Unveiling the role of surface basic sites on ruthenium-based nanocatalysts for enhanced hydrodeoxygenation of guaiacol

Abstract

Presently, it is well-recognized that surface acidic sites on supported metal catalysts play an important role in promoting the hydrodeoxygenation (HDO) of lignin-derived phenolic compounds. In the present work, new insights into the promotion role of surface basic sites on the catalytic performance of MgO-decorated nanostructured ZrO2 supported Ru nanocatalysts in the HDO of guaiacol were attained. It was found that the adsorption capacity of guaiacol and the HDO ability increased with the density of surface basic sites on as-modified Ru-based catalysts.
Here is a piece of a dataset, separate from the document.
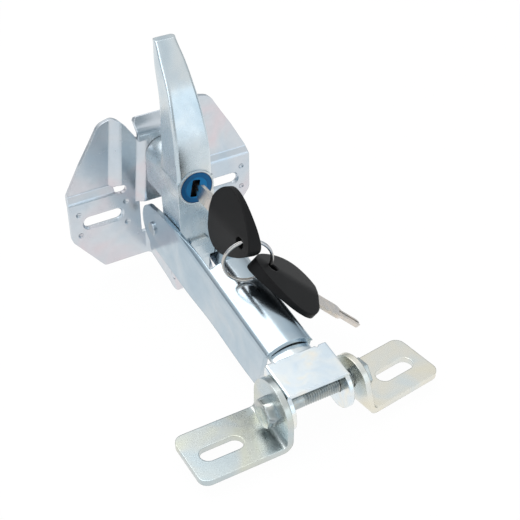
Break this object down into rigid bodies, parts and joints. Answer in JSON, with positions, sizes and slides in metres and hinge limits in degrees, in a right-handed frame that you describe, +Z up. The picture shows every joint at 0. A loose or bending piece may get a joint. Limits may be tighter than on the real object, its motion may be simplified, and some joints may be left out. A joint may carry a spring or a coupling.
{
  "type": "lockable draw latch",
  "caption": "Lockable draw latch for a vehicle hood: winged bracket, lever handle with cylinder lock, channel arm, bolted clevis tongue on slotted feet, keys on a split ring.",
  "frame": {"origin": "midway between the two bracket slots, on the mounting face behind the slotted pads", "axes": "+X across, towards the turned foot, +Y into the wall the bracket is fixed to, +Z up along the handle"},
  "size_m": [0.1307, 0.1716, 0.137],
  "materials": {
    "zinc_sheet": "bright zinc plating",
    "handle_casting": "plated casting",
    "arm_chrome": "bright plating",
    "foot_zinc": "warm zinc plating",
    "bolt_zinc": "zinc plating",
    "lock_blue": "glossy blue",
    "inner_steel": "plain steel",
    "key_black": "satin black",
    "key_nickel": "nickel plating",
    "ring_steel": "nickel plating"
  },
  "bodies": {
    "bracket": {"wing_bracket": "zinc_sheet", "bracket_pin": "zinc_sheet"},
    "lever": {"handle": "handle_casting", "lock_housing": "lock_blue"},
    "lock": {"lock_plug": "lock_blue", "lock_wafers": "inner_steel", "lock_clip": "inner_steel", "lock_cam": "zinc_sheet", "cam_screw": "inner_steel", "key_1_blade": "key_nickel", "key_1_head": "key_black", "key_2_blade": "key_nickel", "key_2_head": "key_black", "split_ring": "ring_steel"},
    "arm": {"arm_channel": "arm_chrome", "handle_pin": "zinc_sheet", "tongue": "arm_chrome", "hinge_bolt": "bolt_zinc", "hinge_nut": "bolt_zinc"},
    "foot_left": {"left_foot": "foot_zinc"},
    "foot_right": {"right_foot": "foot_zinc"}
  },
  "joints": [
    {"name": "handle_swing", "type": "hinge", "parent": "bracket", "child": "lever", "pos_m": [0, -0.0316, -0.0275], "axis": [1, 0, 0], "range_deg": [0, 90]},
    {"name": "arm_swing", "type": "hinge", "parent": "lever", "child": "arm", "pos_m": [0, -0.01535, -0.00605], "axis": [1, 0, 0], "range_deg": [0, 45]},
    {"name": "lock_turn", "type": "hinge", "parent": "lever", "child": "lock", "pos_m": [0, -0.0442, 0.03205], "axis": [0, -1, 0], "range_deg": [0, 90]},
    {"name": "left_foot_turn", "type": "hinge", "parent": "arm", "child": "foot_left", "pos_m": [-0.01927, -0.1532, -0.0176], "axis": [1, 0, 0], "range_deg": [-180, 90]},
    {"name": "right_foot_turn", "type": "hinge", "parent": "arm", "child": "foot_right", "pos_m": [0.02265, -0.1532, -0.0176], "axis": [1, 0, 0], "range_deg": [-180, 90]}
  ]
}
Combining surface-interface microstructural characterizations of Ru-based catalysts and catalytic testing results with in-situ diffused reflectance infrared Fourier transform spectroscopy of guaiacol adsorption, it was unveiled that surface basic sites induced by the introduction of MgO on the ZrO2 surface could favor the preferential adsorption of guaiacol through the hydroxyl group interacting with surface basic sites and thus simultaneously the indirect activation of the Cring-OCH3 bond, thereby boosting the guaiacol HDO to produce cyclohexanol via the demethoxylation and following ring-hydrogenation processes. The present study may provide a promising strategy to design next generation supported metal catalysts with the improved surface basicity for the HDO of lignocellulose-derived phenolic derivates.